[Entries from a dataset]
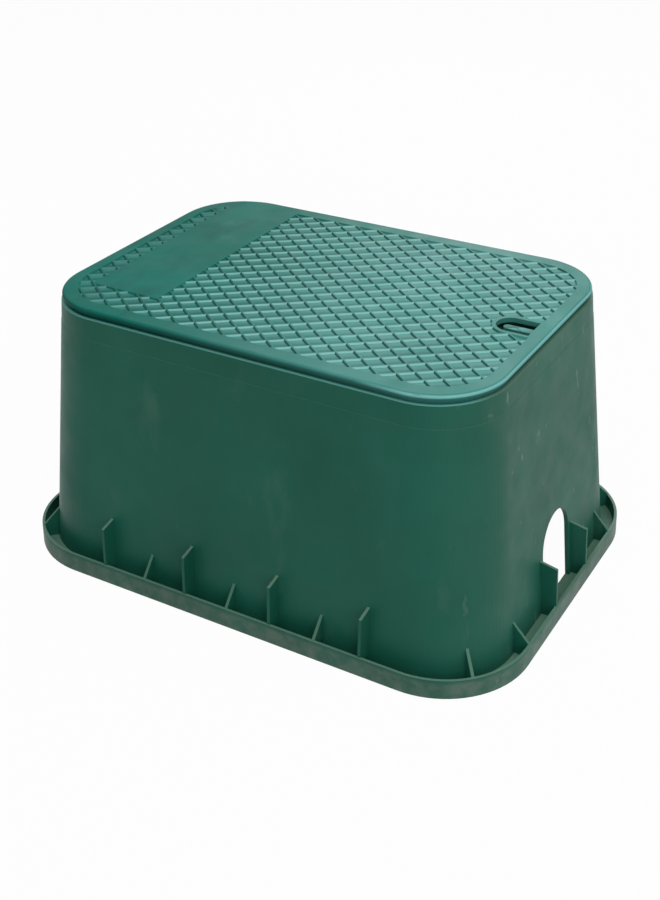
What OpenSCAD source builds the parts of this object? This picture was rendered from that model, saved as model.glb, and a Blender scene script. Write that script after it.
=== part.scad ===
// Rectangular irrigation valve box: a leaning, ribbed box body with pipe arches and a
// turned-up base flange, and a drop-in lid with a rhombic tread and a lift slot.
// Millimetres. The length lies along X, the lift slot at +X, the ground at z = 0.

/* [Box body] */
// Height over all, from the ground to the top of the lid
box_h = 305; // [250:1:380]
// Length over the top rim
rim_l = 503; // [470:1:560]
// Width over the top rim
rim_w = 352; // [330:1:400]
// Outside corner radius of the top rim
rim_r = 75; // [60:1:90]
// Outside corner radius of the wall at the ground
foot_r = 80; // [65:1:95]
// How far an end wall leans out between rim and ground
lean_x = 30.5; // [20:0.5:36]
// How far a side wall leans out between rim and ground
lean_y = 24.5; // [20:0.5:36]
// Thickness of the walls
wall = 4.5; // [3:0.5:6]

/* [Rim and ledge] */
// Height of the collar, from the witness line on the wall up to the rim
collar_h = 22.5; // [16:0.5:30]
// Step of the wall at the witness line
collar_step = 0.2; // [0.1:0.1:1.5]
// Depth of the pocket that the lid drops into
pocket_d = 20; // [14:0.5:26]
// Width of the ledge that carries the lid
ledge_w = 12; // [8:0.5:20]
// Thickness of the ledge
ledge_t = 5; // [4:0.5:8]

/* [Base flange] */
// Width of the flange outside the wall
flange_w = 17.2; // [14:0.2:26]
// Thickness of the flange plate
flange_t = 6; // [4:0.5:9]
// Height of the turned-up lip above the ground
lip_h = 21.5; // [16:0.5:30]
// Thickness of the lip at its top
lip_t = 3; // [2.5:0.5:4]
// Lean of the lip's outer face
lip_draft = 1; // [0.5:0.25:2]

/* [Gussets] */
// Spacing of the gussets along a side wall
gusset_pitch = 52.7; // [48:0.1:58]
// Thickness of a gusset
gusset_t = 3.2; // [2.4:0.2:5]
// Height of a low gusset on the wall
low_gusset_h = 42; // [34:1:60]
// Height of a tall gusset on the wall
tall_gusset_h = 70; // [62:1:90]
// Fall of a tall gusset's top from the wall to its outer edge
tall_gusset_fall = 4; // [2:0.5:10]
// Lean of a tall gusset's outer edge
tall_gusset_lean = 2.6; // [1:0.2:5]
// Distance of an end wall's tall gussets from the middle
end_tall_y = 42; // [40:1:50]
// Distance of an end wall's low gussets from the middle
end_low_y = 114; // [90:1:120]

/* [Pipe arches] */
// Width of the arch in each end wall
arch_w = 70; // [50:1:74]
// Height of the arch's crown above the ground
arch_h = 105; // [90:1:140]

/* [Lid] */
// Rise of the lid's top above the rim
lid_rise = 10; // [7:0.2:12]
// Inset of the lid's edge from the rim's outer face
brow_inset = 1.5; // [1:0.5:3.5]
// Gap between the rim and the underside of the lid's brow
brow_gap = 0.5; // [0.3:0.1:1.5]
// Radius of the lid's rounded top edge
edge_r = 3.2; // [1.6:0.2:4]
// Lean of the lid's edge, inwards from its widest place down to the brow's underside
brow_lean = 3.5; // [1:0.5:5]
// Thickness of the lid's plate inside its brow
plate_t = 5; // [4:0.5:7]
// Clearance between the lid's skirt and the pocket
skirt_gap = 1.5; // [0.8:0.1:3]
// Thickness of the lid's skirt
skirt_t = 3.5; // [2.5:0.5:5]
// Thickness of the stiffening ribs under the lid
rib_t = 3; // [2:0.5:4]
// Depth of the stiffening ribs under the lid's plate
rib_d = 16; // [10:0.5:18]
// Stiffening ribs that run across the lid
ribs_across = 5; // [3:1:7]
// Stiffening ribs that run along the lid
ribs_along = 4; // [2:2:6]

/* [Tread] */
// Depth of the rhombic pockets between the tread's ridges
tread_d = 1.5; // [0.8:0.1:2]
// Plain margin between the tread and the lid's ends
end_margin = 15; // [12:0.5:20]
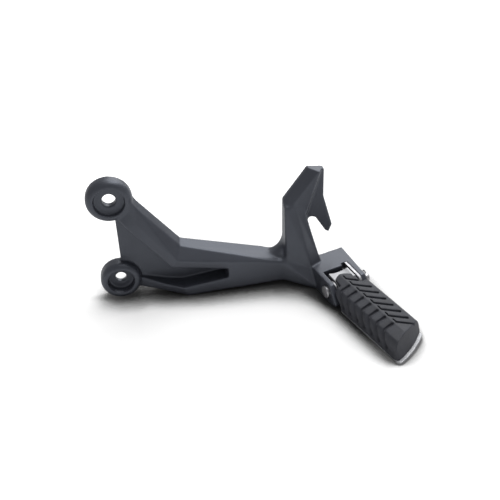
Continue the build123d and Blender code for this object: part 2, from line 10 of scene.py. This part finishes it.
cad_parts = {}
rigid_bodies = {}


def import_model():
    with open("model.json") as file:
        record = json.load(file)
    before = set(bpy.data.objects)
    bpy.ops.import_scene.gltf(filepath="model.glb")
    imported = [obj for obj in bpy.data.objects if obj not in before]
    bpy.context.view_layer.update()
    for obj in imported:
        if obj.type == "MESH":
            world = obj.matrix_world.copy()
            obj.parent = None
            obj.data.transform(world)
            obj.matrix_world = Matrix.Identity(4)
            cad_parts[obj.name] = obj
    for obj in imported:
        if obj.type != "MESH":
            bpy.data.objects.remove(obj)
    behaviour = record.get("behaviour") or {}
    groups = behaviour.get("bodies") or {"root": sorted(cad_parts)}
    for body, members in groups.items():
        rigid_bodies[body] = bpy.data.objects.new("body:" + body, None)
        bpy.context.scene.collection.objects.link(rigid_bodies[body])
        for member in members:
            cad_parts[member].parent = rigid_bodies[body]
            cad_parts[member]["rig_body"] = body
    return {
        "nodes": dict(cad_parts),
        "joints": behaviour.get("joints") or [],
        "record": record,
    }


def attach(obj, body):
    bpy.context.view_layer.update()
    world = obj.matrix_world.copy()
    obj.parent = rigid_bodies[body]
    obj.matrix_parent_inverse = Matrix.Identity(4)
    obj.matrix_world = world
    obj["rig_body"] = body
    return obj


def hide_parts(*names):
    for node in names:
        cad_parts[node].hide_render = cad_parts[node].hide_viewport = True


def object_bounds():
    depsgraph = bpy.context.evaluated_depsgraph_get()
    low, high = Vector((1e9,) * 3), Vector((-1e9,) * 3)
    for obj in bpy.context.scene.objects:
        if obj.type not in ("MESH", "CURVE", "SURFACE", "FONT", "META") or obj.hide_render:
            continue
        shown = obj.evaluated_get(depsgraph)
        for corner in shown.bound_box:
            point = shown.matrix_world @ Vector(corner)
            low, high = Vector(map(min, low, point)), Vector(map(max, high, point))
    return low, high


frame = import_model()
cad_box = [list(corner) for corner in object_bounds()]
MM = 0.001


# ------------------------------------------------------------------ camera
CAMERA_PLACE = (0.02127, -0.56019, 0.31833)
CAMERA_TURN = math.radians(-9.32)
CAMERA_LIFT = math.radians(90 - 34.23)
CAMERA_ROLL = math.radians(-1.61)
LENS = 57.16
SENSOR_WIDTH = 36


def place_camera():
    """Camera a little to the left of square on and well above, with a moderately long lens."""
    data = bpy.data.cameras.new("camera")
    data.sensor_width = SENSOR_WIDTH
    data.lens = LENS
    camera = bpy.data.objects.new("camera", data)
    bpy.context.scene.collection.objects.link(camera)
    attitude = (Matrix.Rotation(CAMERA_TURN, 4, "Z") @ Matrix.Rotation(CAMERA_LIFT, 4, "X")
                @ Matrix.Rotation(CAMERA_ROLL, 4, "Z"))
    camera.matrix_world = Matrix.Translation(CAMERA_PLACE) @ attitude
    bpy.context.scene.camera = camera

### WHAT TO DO
Write the material out again word for word.

### CORRECT ANSWER
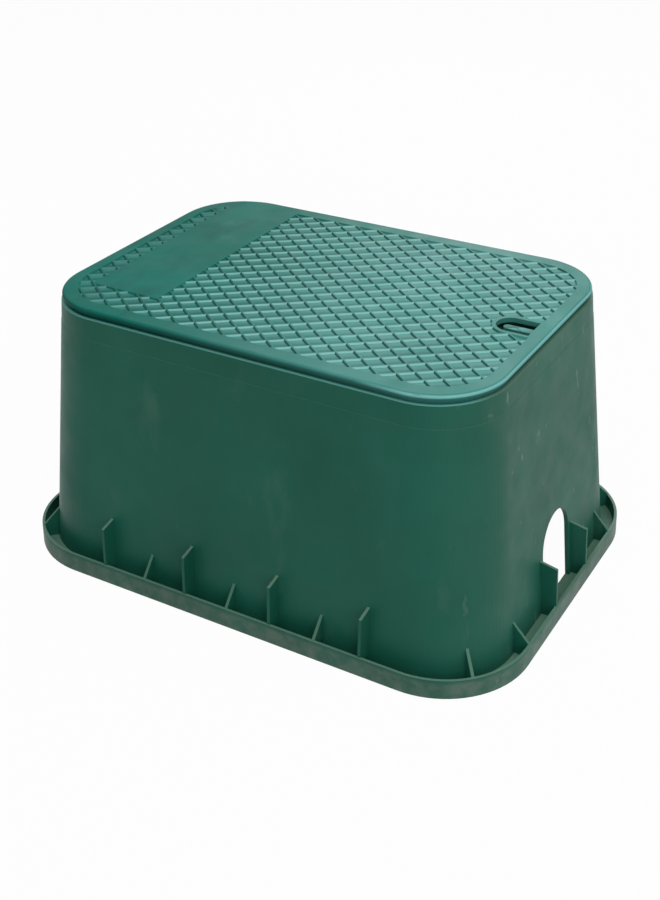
What OpenSCAD source builds the parts of this object? This picture was rendered from that model, saved as model.glb, and a Blender scene script. Write that script after it.
=== part.scad ===
// Rectangular irrigation valve box: a leaning, ribbed box body with pipe arches and a
// turned-up base flange, and a drop-in lid with a rhombic tread and a lift slot.
// Millimetres. The length lies along X, the lift slot at +X, the ground at z = 0.

/* [Box body] */
// Height over all, from the ground to the top of the lid
box_h = 305; // [250:1:380]
// Length over the top rim
rim_l = 503; // [470:1:560]
// Width over the top rim
rim_w = 352; // [330:1:400]
// Outside corner radius of the top rim
rim_r = 75; // [60:1:90]
// Outside corner radius of the wall at the ground
foot_r = 80; // [65:1:95]
// How far an end wall leans out between rim and ground
lean_x = 30.5; // [20:0.5:36]
// How far a side wall leans out between rim and ground
lean_y = 24.5; // [20:0.5:36]
// Thickness of the walls
wall = 4.5; // [3:0.5:6]

/* [Rim and ledge] */
// Height of the collar, from the witness line on the wall up to the rim
collar_h = 22.5; // [16:0.5:30]
// Step of the wall at the witness line
collar_step = 0.2; // [0.1:0.1:1.5]
// Depth of the pocket that the lid drops into
pocket_d = 20; // [14:0.5:26]
// Width of the ledge that carries the lid
ledge_w = 12; // [8:0.5:20]
// Thickness of the ledge
ledge_t = 5; // [4:0.5:8]

/* [Base flange] */
// Width of the flange outside the wall
flange_w = 17.2; // [14:0.2:26]
// Thickness of the flange plate
flange_t = 6; // [4:0.5:9]
// Height of the turned-up lip above the ground
lip_h = 21.5; // [16:0.5:30]
// Thickness of the lip at its top
lip_t = 3; // [2.5:0.5:4]
// Lean of the lip's outer face
lip_draft = 1; // [0.5:0.25:2]

/* [Gussets] */
// Spacing of the gussets along a side wall
gusset_pitch = 52.7; // [48:0.1:58]
// Thickness of a gusset
gusset_t = 3.2; // [2.4:0.2:5]
// Height of a low gusset on the wall
low_gusset_h = 42; // [34:1:60]
// Height of a tall gusset on the wall
tall_gusset_h = 70; // [62:1:90]
// Fall of a tall gusset's top from the wall to its outer edge
tall_gusset_fall = 4; // [2:0.5:10]
// Lean of a tall gusset's outer edge
tall_gusset_lean = 2.6; // [1:0.2:5]
// Distance of an end wall's tall gussets from the middle
end_tall_y = 42; // [40:1:50]
// Distance of an end wall's low gussets from the middle
end_low_y = 114; // [90:1:120]

/* [Pipe arches] */
// Width of the arch in each end wall
arch_w = 70; // [50:1:74]
// Height of the arch's crown above the ground
arch_h = 105; // [90:1:140]

/* [Lid] */
// Rise of the lid's top above the rim
lid_rise = 10; // [7:0.2:12]
// Inset of the lid's edge from the rim's outer face
brow_inset = 1.5; // [1:0.5:3.5]
// Gap between the rim and the underside of the lid's brow
brow_gap = 0.5; // [0.3:0.1:1.5]
// Radius of the lid's rounded top edge
edge_r = 3.2; // [1.6:0.2:4]
// Lean of the lid's edge, inwards from its widest place down to the brow's underside
brow_lean = 3.5; // [1:0.5:5]
// Thickness of the lid's plate inside its brow
plate_t = 5; // [4:0.5:7]
// Clearance between the lid's skirt and the pocket
skirt_gap = 1.5; // [0.8:0.1:3]
// Thickness of the lid's skirt
skirt_t = 3.5; // [2.5:0.5:5]
// Thickness of the stiffening ribs under the lid
rib_t = 3; // [2:0.5:4]
// Depth of the stiffening ribs under the lid's plate
rib_d = 16; // [10:0.5:18]
// Stiffening ribs that run across the lid
ribs_across = 5; // [3:1:7]
// Stiffening ribs that run along the lid
ribs_along = 4; // [2:2:6]

/* [Tread] */
// Depth of the rhombic pockets between the tread's ridges
tread_d = 1.5; // [0.8:0.1:2]
// Plain margin between the tread and the lid's ends
end_margin = 15; // [12:0.5:20]
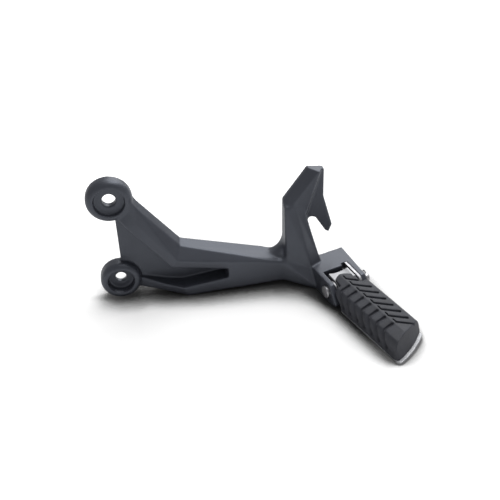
Continue the build123d and Blender code for this object: part 2, from line 10 of scene.py. This part finishes it.
cad_parts = {}
rigid_bodies = {}


def import_model():
    with open("model.json") as file:
        record = json.load(file)
    before = set(bpy.data.objects)
    bpy.ops.import_scene.gltf(filepath="model.glb")
    imported = [obj for obj in bpy.data.objects if obj not in before]
    bpy.context.view_layer.update()
    for obj in imported:
        if obj.type == "MESH":
            world = obj.matrix_world.copy()
            obj.parent = None
            obj.data.transform(world)
            obj.matrix_world = Matrix.Identity(4)
            cad_parts[obj.name] = obj
    for obj in imported:
        if obj.type != "MESH":
            bpy.data.objects.remove(obj)
    behaviour = record.get("behaviour") or {}
    groups = behaviour.get("bodies") or {"root": sorted(cad_parts)}
    for body, members in groups.items():
        rigid_bodies[body] = bpy.data.objects.new("body:" + body, None)
        bpy.context.scene.collection.objects.link(rigid_bodies[body])
        for member in members:
            cad_parts[member].parent = rigid_bodies[body]
            cad_parts[member]["rig_body"] = body
    return {
        "nodes": dict(cad_parts),
        "joints": behaviour.get("joints") or [],
        "record": record,
    }


def attach(obj, body):
    bpy.context.view_layer.update()
    world = obj.matrix_world.copy()
    obj.parent = rigid_bodies[body]
    obj.matrix_parent_inverse = Matrix.Identity(4)
    obj.matrix_world = world
    obj["rig_body"] = body
    return obj


def hide_parts(*names):
    for node in names:
        cad_parts[node].hide_render = cad_parts[node].hide_viewport = True


def object_bounds():
    depsgraph = bpy.context.evaluated_depsgraph_get()
    low, high = Vector((1e9,) * 3), Vector((-1e9,) * 3)
    for obj in bpy.context.scene.objects:
        if obj.type not in ("MESH", "CURVE", "SURFACE", "FONT", "META") or obj.hide_render:
            continue
        shown = obj.evaluated_get(depsgraph)
        for corner in shown.bound_box:
            point = shown.matrix_world @ Vector(corner)
            low, high = Vector(map(min, low, point)), Vector(map(max, high, point))
    return low, high


frame = import_model()
cad_box = [list(corner) for corner in object_bounds()]
MM = 0.001


# ------------------------------------------------------------------ camera
CAMERA_PLACE = (0.02127, -0.56019, 0.31833)
CAMERA_TURN = math.radians(-9.32)
CAMERA_LIFT = math.radians(90 - 34.23)
CAMERA_ROLL = math.radians(-1.61)
LENS = 57.16
SENSOR_WIDTH = 36


def place_camera():
    """Camera a little to the left of square on and well above, with a moderately long lens."""
    data = bpy.data.cameras.new("camera")
    data.sensor_width = SENSOR_WIDTH
    data.lens = LENS
    camera = bpy.data.objects.new("camera", data)
    bpy.context.scene.collection.objects.link(camera)
    attitude = (Matrix.Rotation(CAMERA_TURN, 4, "Z") @ Matrix.Rotation(CAMERA_LIFT, 4, "X")
                @ Matrix.Rotation(CAMERA_ROLL, 4, "Z"))
    camera.matrix_world = Matrix.Translation(CAMERA_PLACE) @ attitude
    bpy.context.scene.camera = camera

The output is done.